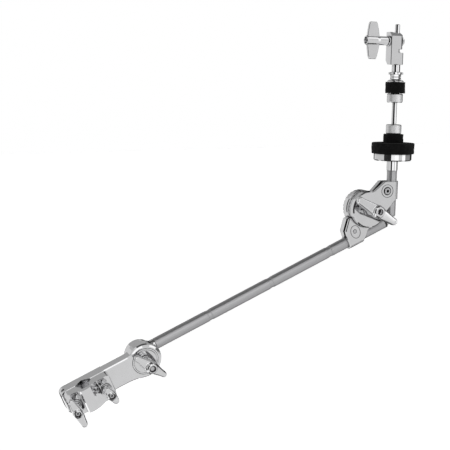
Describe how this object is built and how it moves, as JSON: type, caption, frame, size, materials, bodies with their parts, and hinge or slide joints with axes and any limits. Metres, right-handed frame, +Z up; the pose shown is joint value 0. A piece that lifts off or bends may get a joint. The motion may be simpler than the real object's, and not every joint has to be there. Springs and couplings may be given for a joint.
{
  "type": "clamp-on hi-hat boom arm",
  "caption": "Clamp-on boom arm for a closed pair of hi-hat cymbals: a jaw clamp and hinge, a round arm, a toothed tilter, and a stem with felts, pull rod and clutch",
  "frame": {"origin": "middle of the gap in the jaw clamp, on the axis of the stand tube that it grips", "axes": "+X to the right along the boom arm's plan, away from the clamp; +Y away from the wing nuts, to the back; +Z up"},
  "size_m": [0.4639, 0.0765, 0.4635],
  "materials": {
    "chrome": "polished chrome plate",
    "satin_steel": "satin plated steel tube",
    "steel": "plated steel hardware",
    "felt": "dense black wool felt",
    "rubber": "black rubber"
  },
  "bodies": {
    "clamp": {"clamp_frame": "chrome", "frame_grub_screw": "steel", "hub_cover_disc": "chrome", "hub_thrust_washer": "steel", "jaw_stud_left": "steel", "jaw_stud_right": "steel"},
    "saddle": {"jaw_saddle": "chrome"},
    "washer_left": {"jaw_washer_left": "steel"},
    "washer_right": {"jaw_washer_right": "steel"},
    "jaw_wing_left": {"jaw_wing_nut_left": "chrome"},
    "jaw_wing_right": {"jaw_wing_nut_right": "chrome"},
    "knuckle": {"boom_knuckle": "chrome", "knuckle_tooth_ring": "steel", "hub_pivot_bolt": "steel", "hub_spring_washer": "steel"},
    "hub_wing": {"hub_wing_nut": "chrome"},
    "boom": {"boom_tube": "satin_steel", "boom_end_ring": "rubber", "boom_end_cap": "chrome"},
    "tilter_base": {"base_bracket": "chrome", "base_tooth_ring": "steel", "base_clamp_bolt": "steel", "base_clamp_nut": "steel", "tilter_pivot_bolt": "steel", "tilter_spring": "steel", "tilter_washer": "steel"},
    "tilter_wing": {"tilter_wing_nut": "chrome"},
    "tilter_head": {"head_bracket": "chrome", "head_tooth_ring": "steel", "head_clamp_bolt": "steel", "head_clamp_nut": "steel"},
    "stem": {"stem_tube": "satin_steel"},
    "seat_post": {"seat_tube": "chrome", "pull_rod": "chrome", "seat_cup": "chrome", "seat_sleeve": "steel", "seat_felt_large": "felt", "seat_felt_small": "felt"},
    "seat_nut": {"seat_nut": "chrome"},
    "clutch_lower": {"clutch_sleeve": "chrome", "clutch_felt_lower": "felt", "clutch_felt_upper": "felt", "clutch_washer": "chrome", "clutch_jam_nut": "chrome"},
    "clutch_bottom_nut": {"clutch_bottom_nut": "chrome"},
    "clutch_lug_nut": {"clutch_lug_nut": "chrome"},
    "clutch_head": {"clutch_body": "chrome", "clutch_collar": "steel", "clutch_end_cap": "chrome"},
    "clutch_wing": {"clutch_wing_bolt": "chrome"}
  },
  "joints": [
    {"name": "clamp_tilt", "type": "hinge", "parent": "clamp", "child": "knuckle", "pos_m": [0.07001, 0.02573, 0.0339], "axis": [0.056, -0.9898, -0.1312], "range_deg": [-90, 90]},
    {"name": "hub_wing_turn", "type": "hinge", "parent": "knuckle", "child": "hub_wing", "pos_m": [0.07001, 0.02573, 0.0339], "axis": [0.056, -0.9898, -0.1312], "continuous": true},
    {"name": "boom_roll", "type": "hinge", "parent": "knuckle", "child": "boom", "pos_m": [0.0687, 0.02525, 0.03699], "axis": [0.9198, 0, 0.3923], "continuous": true},
    {"name": "tilter_slide", "type": "slide", "parent": "boom", "child": "tilter_base", "axis": [0.9198, 0, 0.3923], "range_m": [-0.2, 0.02]},
    {"name": "tilter_tilt", "type": "hinge", "parent": "tilter_base", "child": "tilter_head", "pos_m": [0.36907, 0.02525, 0.1986], "axis": [0, 1, 0], "range_deg": [-115, 0]},
    {"name": "tilter_wing_turn", "type": "hinge", "parent": "tilter_base", "child": "tilter_wing", "pos_m": [0.36907, 0.02525, 0.1986], "axis": [0, -1, 0], "continuous": true},
    {"name": "stem_slide", "type": "slide", "parent": "tilter_head", "child": "stem", "axis": [0.0192, 0, 0.9998], "range_m": [0, 0.02]},
    {"name": "stem_turn", "type": "hinge", "parent": "stem", "child": "seat_post", "pos_m": [0.40437, 0.0165, 0.19792], "axis": [0.0192, 0, 0.9998], "continuous": true},
    {"name": "seat_nut_turn", "type": "hinge", "parent": "seat_post", "child": "seat_nut", "pos_m": [0.40629, 0.0165, 0.2979], "axis": [0.0192, 0, 0.9998], "continuous": true},
    {"name": "clutch_slide", "type": "slide", "parent": "seat_post", "child": "clutch_lower", "axis": [0.0192, 0, 0.9998], "range_m": [-0.025, 0.008]},
    {"name": "clutch_bottom_nut_turn", "type": "hinge", "parent": "clutch_lower", "child": "clutch_bottom_nut", "pos_m": [0.40706, 0.0165, 0.3379], "axis": [0.0192, 0, 0.9998], "continuous": true},
    {"name": "clutch_lug_nut_turn", "type": "hinge", "parent": "clutch_lower", "child": "clutch_lug_nut", "pos_m": [0.40763, 0.0165, 0.36789], "axis": [0.0192, 0, 0.9998], "continuous": true},
    {"name": "clutch_turn", "type": "hinge", "parent": "clutch_lower", "child": "clutch_head", "pos_m": [0.40821, 0.0165, 0.39788], "axis": [0.0192, 0, 0.9998], "continuous": true},
    {"name": "clutch_wing_turn", "type": "hinge", "parent": "clutch_head", "child": "clutch_wing", "pos_m": [0.40843, 0.0165, 0.40928], "axis": [-0.9998, 0, 0.0192], "continuous": true},
    {"name": "jaw_open", "type": "slide", "parent": "clamp", "child": "saddle", "axis": [0.056, -0.9898, -0.1312], "range_m": [0, 0.009]},
    {"name": "left_washer_slide", "type": "slide", "parent": "clamp", "child": "washer_left", "axis": [-0.1524, -0.9644, -0.2161], "range_m": [0, 0.009]},
    {"name": "right_washer_slide", "type": "slide", "parent": "clamp", "child": "washer_right", "axis": [0.056, -0.9898, -0.1312], "range_m": [0, 0.0091]},
    {"name": "jaw_wing_left_turn", "type": "hinge", "parent": "washer_left", "child": "jaw_wing_left", "pos_m": [-0.01581, -0.00831, -0.00805], "axis": [-0.1524, -0.9644, -0.2161], "continuous": true},
    {"name": "jaw_wing_right_turn", "type": "hinge", "parent": "washer_right", "child": "jaw_wing_right", "pos_m": [0.01953, -0.00871, 0.00697], "axis": [0.056, -0.9898, -0.1312], "continuous": true}
  ],
  "couplings": [
    {"joint": "left_washer_slide", "follows": "jaw_open", "ratio": 0.9744},
    {"joint": "right_washer_slide", "follows": "jaw_open", "ratio": 1}
  ]
}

━━━━━━━━━━━━━━━━━━━━━━━━━━━━━━

▶ Objective
Recopy all the lines exactly as they appear.

▶ Answer to the task
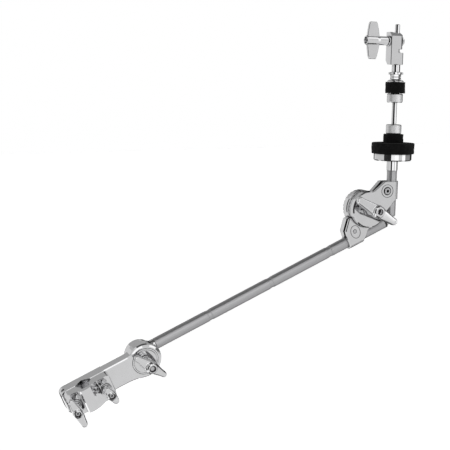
Describe how this object is built and how it moves, as JSON: type, caption, frame, size, materials, bodies with their parts, and hinge or slide joints with axes and any limits. Metres, right-handed frame, +Z up; the pose shown is joint value 0. A piece that lifts off or bends may get a joint. The motion may be simpler than the real object's, and not every joint has to be there. Springs and couplings may be given for a joint.
{
  "type": "clamp-on hi-hat boom arm",
  "caption": "Clamp-on boom arm for a closed pair of hi-hat cymbals: a jaw clamp and hinge, a round arm, a toothed tilter, and a stem with felts, pull rod and clutch",
  "frame": {"origin": "middle of the gap in the jaw clamp, on the axis of the stand tube that it grips", "axes": "+X to the right along the boom arm's plan, away from the clamp; +Y away from the wing nuts, to the back; +Z up"},
  "size_m": [0.4639, 0.0765, 0.4635],
  "materials": {
    "chrome": "polished chrome plate",
    "satin_steel": "satin plated steel tube",
    "steel": "plated steel hardware",
    "felt": "dense black wool felt",
    "rubber": "black rubber"
  },
  "bodies": {
    "clamp": {"clamp_frame": "chrome", "frame_grub_screw": "steel", "hub_cover_disc": "chrome", "hub_thrust_washer": "steel", "jaw_stud_left": "steel", "jaw_stud_right": "steel"},
    "saddle": {"jaw_saddle": "chrome"},
    "washer_left": {"jaw_washer_left": "steel"},
    "washer_right": {"jaw_washer_right": "steel"},
    "jaw_wing_left": {"jaw_wing_nut_left": "chrome"},
    "jaw_wing_right": {"jaw_wing_nut_right": "chrome"},
    "knuckle": {"boom_knuckle": "chrome", "knuckle_tooth_ring": "steel", "hub_pivot_bolt": "steel", "hub_spring_washer": "steel"},
    "hub_wing": {"hub_wing_nut": "chrome"},
    "boom": {"boom_tube": "satin_steel", "boom_end_ring": "rubber", "boom_end_cap": "chrome"},
    "tilter_base": {"base_bracket": "chrome", "base_tooth_ring": "steel", "base_clamp_bolt": "steel", "base_clamp_nut": "steel", "tilter_pivot_bolt": "steel", "tilter_spring": "steel", "tilter_washer": "steel"},
    "tilter_wing": {"tilter_wing_nut": "chrome"},
    "tilter_head": {"head_bracket": "chrome", "head_tooth_ring": "steel", "head_clamp_bolt": "steel", "head_clamp_nut": "steel"},
    "stem": {"stem_tube": "satin_steel"},
    "seat_post": {"seat_tube": "chrome", "pull_rod": "chrome", "seat_cup": "chrome", "seat_sleeve": "steel", "seat_felt_large": "felt", "seat_felt_small": "felt"},
    "seat_nut": {"seat_nut": "chrome"},
    "clutch_lower": {"clutch_sleeve": "chrome", "clutch_felt_lower": "felt", "clutch_felt_upper": "felt", "clutch_washer": "chrome", "clutch_jam_nut": "chrome"},
    "clutch_bottom_nut": {"clutch_bottom_nut": "chrome"},
    "clutch_lug_nut": {"clutch_lug_nut": "chrome"},
    "clutch_head": {"clutch_body": "chrome", "clutch_collar": "steel", "clutch_end_cap": "chrome"},
    "clutch_wing": {"clutch_wing_bolt": "chrome"}
  },
  "joints": [
    {"name": "clamp_tilt", "type": "hinge", "parent": "clamp", "child": "knuckle", "pos_m": [0.07001, 0.02573, 0.0339], "axis": [0.056, -0.9898, -0.1312], "range_deg": [-90, 90]},
    {"name": "hub_wing_turn", "type": "hinge", "parent": "knuckle", "child": "hub_wing", "pos_m": [0.07001, 0.02573, 0.0339], "axis": [0.056, -0.9898, -0.1312], "continuous": true},
    {"name": "boom_roll", "type": "hinge", "parent": "knuckle", "child": "boom", "pos_m": [0.0687, 0.02525, 0.03699], "axis": [0.9198, 0, 0.3923], "continuous": true},
    {"name": "tilter_slide", "type": "slide", "parent": "boom", "child": "tilter_base", "axis": [0.9198, 0, 0.3923], "range_m": [-0.2, 0.02]},
    {"name": "tilter_tilt", "type": "hinge", "parent": "tilter_base", "child": "tilter_head", "pos_m": [0.36907, 0.02525, 0.1986], "axis": [0, 1, 0], "range_deg": [-115, 0]},
    {"name": "tilter_wing_turn", "type": "hinge", "parent": "tilter_base", "child": "tilter_wing", "pos_m": [0.36907, 0.02525, 0.1986], "axis": [0, -1, 0], "continuous": true},
    {"name": "stem_slide", "type": "slide", "parent": "tilter_head", "child": "stem", "axis": [0.0192, 0, 0.9998], "range_m": [0, 0.02]},
    {"name": "stem_turn", "type": "hinge", "parent": "stem", "child": "seat_post", "pos_m": [0.40437, 0.0165, 0.19792], "axis": [0.0192, 0, 0.9998], "continuous": true},
    {"name": "seat_nut_turn", "type": "hinge", "parent": "seat_post", "child": "seat_nut", "pos_m": [0.40629, 0.0165, 0.2979], "axis": [0.0192, 0, 0.9998], "continuous": true},
    {"name": "clutch_slide", "type": "slide", "parent": "seat_post", "child": "clutch_lower", "axis": [0.0192, 0, 0.9998], "range_m": [-0.025, 0.008]},
    {"name": "clutch_bottom_nut_turn", "type": "hinge", "parent": "clutch_lower", "child": "clutch_bottom_nut", "pos_m": [0.40706, 0.0165, 0.3379], "axis": [0.0192, 0, 0.9998], "continuous": true},
    {"name": "clutch_lug_nut_turn", "type": "hinge", "parent": "clutch_lower", "child": "clutch_lug_nut", "pos_m": [0.40763, 0.0165, 0.36789], "axis": [0.0192, 0, 0.9998], "continuous": true},
    {"name": "clutch_turn", "type": "hinge", "parent": "clutch_lower", "child": "clutch_head", "pos_m": [0.40821, 0.0165, 0.39788], "axis": [0.0192, 0, 0.9998], "continuous": true},
    {"name": "clutch_wing_turn", "type": "hinge", "parent": "clutch_head", "child": "clutch_wing", "pos_m": [0.40843, 0.0165, 0.40928], "axis": [-0.9998, 0, 0.0192], "continuous": true},
    {"name": "jaw_open", "type": "slide", "parent": "clamp", "child": "saddle", "axis": [0.056, -0.9898, -0.1312], "range_m": [0, 0.009]},
    {"name": "left_washer_slide", "type": "slide", "parent": "clamp", "child": "washer_left", "axis": [-0.1524, -0.9644, -0.2161], "range_m": [0, 0.009]},
    {"name": "right_washer_slide", "type": "slide", "parent": "clamp", "child": "washer_right", "axis": [0.056, -0.9898, -0.1312], "range_m": [0, 0.0091]},
    {"name": "jaw_wing_left_turn", "type": "hinge", "parent": "washer_left", "child": "jaw_wing_left", "pos_m": [-0.01581, -0.00831, -0.00805], "axis": [-0.1524, -0.9644, -0.2161], "continuous": true},
    {"name": "jaw_wing_right_turn", "type": "hinge", "parent": "washer_right", "child": "jaw_wing_right", "pos_m": [0.01953, -0.00871, 0.00697], "axis": [0.056, -0.9898, -0.1312], "continuous": true}
  ],
  "couplings": [
    {"joint": "left_washer_slide", "follows": "jaw_open", "ratio": 0.9744},
    {"joint": "right_washer_slide", "follows": "jaw_open", "ratio": 1}
  ]
}